I love that I am a teachable soul who is placed in the midst of women of character, spunk, and dogged determination to make this world a better nest for their little chickadees. By providing a world where our babies learn well why they must spread their own wings in order to survive the fall of their maiden flights, they will have much to sing about while they soar again and again.

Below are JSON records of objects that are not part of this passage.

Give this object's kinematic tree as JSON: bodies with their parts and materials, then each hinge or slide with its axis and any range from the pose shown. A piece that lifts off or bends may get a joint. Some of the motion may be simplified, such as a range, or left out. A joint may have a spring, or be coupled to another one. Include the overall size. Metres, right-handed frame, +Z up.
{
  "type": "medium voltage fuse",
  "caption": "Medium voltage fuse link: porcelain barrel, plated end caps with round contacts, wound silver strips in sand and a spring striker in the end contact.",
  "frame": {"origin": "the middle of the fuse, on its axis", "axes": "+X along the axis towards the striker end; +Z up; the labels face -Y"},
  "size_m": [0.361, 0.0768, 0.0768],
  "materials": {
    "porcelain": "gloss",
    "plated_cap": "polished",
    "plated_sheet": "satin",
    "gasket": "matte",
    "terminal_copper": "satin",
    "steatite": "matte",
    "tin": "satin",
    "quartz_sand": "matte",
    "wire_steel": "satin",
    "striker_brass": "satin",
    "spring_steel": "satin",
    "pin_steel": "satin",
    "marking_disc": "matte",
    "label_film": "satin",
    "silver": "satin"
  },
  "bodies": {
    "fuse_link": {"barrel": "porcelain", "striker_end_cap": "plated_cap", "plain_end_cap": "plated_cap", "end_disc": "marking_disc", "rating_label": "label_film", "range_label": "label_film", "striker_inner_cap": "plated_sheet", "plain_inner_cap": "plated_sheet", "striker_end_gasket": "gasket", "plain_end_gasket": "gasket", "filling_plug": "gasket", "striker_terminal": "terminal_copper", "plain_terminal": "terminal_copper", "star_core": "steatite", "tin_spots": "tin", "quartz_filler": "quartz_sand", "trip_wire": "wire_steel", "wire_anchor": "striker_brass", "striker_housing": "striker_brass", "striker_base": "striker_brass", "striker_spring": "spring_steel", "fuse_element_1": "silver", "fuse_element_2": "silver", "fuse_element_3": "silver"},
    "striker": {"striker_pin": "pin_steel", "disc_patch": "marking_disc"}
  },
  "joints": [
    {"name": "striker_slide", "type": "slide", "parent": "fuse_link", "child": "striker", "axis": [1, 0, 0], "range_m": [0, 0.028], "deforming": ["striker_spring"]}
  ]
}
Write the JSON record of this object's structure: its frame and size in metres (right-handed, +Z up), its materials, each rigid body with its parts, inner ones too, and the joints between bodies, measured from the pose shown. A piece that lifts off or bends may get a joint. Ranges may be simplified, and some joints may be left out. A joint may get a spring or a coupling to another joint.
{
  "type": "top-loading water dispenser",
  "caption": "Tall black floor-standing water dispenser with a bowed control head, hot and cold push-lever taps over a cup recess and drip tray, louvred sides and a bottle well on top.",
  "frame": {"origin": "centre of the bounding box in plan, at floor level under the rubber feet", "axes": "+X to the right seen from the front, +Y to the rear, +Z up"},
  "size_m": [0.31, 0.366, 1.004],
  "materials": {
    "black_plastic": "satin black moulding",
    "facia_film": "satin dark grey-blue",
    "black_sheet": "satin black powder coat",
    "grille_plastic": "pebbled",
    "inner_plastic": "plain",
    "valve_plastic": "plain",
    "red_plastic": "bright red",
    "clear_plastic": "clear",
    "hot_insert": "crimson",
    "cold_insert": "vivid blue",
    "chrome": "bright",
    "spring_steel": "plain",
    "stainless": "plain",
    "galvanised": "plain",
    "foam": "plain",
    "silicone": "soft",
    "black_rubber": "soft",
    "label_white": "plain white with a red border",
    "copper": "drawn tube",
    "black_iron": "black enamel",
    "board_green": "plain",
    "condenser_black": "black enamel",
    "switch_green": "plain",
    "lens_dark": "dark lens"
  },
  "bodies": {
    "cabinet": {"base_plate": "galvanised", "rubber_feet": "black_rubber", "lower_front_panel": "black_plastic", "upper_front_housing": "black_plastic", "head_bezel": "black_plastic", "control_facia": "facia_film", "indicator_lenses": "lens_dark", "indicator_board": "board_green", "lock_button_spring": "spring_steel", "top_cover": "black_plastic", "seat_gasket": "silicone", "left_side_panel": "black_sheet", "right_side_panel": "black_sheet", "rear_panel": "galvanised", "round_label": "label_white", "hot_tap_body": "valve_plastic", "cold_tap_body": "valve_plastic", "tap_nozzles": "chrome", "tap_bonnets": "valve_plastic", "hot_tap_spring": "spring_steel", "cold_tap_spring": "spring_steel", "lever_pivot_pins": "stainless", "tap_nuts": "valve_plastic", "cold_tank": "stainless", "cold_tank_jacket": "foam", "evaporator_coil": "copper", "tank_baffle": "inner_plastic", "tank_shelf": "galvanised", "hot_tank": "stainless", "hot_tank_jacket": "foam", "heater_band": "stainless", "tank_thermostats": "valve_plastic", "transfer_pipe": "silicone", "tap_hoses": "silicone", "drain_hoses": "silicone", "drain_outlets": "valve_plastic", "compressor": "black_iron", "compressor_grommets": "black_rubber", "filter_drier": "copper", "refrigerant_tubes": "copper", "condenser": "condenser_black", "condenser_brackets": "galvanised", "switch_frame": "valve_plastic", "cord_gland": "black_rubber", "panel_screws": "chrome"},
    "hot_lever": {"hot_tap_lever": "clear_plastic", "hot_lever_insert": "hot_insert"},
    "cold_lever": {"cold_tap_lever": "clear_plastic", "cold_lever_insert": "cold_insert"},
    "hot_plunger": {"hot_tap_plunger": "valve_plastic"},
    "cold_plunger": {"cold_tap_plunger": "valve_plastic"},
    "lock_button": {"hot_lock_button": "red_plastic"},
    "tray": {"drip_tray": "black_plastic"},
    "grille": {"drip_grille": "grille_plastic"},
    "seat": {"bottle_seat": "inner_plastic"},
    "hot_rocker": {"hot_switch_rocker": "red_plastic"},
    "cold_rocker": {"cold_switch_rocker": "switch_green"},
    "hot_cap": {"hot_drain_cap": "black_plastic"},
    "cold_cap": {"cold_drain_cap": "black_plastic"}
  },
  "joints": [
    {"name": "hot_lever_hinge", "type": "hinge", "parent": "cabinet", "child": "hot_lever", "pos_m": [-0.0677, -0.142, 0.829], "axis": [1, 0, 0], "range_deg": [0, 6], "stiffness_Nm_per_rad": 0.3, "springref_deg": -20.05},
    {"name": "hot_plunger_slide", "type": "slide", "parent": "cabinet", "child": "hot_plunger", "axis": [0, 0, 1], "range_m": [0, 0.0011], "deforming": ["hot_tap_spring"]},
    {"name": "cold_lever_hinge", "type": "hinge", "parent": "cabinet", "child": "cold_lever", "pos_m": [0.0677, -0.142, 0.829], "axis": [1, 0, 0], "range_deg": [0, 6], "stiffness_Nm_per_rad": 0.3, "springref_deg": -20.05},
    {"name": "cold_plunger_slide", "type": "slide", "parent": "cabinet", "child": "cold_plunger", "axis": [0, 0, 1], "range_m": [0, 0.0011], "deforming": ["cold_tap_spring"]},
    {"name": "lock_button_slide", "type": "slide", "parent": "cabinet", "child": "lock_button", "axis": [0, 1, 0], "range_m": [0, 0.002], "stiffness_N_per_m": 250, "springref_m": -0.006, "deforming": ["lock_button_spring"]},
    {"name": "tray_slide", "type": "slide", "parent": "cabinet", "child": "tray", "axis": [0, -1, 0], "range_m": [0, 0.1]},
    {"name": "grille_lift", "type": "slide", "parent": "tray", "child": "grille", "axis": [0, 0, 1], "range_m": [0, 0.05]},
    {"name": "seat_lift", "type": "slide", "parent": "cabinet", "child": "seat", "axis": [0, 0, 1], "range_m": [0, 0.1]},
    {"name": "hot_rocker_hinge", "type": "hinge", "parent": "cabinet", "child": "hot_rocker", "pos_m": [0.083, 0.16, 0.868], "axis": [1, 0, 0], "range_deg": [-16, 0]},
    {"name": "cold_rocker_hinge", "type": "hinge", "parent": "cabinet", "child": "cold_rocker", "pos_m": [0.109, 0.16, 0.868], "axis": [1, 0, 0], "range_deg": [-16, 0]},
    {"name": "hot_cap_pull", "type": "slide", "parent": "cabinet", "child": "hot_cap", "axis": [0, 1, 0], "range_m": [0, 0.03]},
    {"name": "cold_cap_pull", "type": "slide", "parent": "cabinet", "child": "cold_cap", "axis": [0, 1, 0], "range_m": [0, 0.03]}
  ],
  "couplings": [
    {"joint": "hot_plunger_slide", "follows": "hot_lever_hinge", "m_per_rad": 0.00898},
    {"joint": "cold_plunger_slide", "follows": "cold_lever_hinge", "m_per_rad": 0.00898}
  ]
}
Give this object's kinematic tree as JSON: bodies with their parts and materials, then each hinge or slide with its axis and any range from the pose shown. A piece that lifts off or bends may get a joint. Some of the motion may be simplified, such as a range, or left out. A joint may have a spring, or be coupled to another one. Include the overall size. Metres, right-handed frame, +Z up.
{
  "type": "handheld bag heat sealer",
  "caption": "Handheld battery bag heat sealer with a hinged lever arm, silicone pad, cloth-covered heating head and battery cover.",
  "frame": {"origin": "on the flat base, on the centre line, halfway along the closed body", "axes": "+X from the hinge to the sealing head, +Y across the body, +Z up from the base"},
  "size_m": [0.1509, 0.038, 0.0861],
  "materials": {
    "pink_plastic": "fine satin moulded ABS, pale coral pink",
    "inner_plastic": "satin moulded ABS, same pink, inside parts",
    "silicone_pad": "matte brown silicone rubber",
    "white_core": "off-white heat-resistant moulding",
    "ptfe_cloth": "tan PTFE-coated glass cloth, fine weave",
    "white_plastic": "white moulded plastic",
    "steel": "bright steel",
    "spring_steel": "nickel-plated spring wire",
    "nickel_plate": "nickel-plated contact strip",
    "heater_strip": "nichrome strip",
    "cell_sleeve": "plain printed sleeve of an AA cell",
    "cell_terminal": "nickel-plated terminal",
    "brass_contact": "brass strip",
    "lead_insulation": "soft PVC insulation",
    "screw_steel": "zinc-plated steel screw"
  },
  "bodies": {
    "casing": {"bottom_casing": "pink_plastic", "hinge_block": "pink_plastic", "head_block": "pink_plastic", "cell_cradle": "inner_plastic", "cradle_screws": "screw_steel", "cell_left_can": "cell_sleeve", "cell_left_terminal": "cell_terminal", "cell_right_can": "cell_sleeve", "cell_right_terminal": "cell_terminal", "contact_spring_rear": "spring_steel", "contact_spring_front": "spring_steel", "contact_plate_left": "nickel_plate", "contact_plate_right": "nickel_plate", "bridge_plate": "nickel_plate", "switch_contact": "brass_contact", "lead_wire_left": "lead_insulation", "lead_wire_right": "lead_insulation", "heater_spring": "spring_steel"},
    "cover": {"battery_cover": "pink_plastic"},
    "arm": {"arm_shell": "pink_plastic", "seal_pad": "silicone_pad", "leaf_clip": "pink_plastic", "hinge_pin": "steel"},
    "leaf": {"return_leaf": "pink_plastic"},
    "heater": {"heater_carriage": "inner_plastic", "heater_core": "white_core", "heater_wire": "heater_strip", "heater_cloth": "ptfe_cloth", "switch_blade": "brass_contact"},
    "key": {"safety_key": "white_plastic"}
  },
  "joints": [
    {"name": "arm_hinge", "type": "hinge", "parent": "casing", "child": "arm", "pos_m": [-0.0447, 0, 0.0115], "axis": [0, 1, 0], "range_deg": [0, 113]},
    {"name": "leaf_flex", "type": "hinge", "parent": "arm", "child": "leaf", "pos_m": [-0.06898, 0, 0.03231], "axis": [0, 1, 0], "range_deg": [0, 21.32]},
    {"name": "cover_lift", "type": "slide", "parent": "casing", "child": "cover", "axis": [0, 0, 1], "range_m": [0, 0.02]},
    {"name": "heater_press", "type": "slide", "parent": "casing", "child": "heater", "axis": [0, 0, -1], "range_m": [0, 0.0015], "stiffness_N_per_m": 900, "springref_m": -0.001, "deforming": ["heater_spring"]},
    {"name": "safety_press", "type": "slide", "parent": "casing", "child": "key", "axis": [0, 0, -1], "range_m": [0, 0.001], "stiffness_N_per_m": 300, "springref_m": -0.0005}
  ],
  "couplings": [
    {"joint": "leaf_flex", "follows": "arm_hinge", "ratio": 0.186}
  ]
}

From this day forward, Mother's Day will be more than just a date to get through & I want to sincerely celebrate it from now on. Only, not by designing a new line of mylar decorations to fill a niche in the Hobby Lobby market. It is a day that my own mother-in-law should have her feet kissed by me for giving me her son, thereby changing my life to a life worth living. I want to celebrate motherhood because it gives me the chance to be just like the Candy Man and make the world a better place for you and me. I want to look at the calendar in April and May with wiser eyes....enjoy the journey.....and be of good cheer. If I will choose to love the mayhem, my children will understand I wanted to be their mother, I signed up for this job & would sign up again with a willing heart and knowing mind. Being a daughter of God, the role of mother is sacred to me. Looking forward, if my children can recount without a shred of doubt that they each are the very oil in my lamp and if they show their wives that know how to clean a toilet, then I'll be confident that I did accomplish all that was really supposed to be on my to-do list as a mom.
Wow...I think the blue and brown funk is leaving the building....GOOD RIDANCE!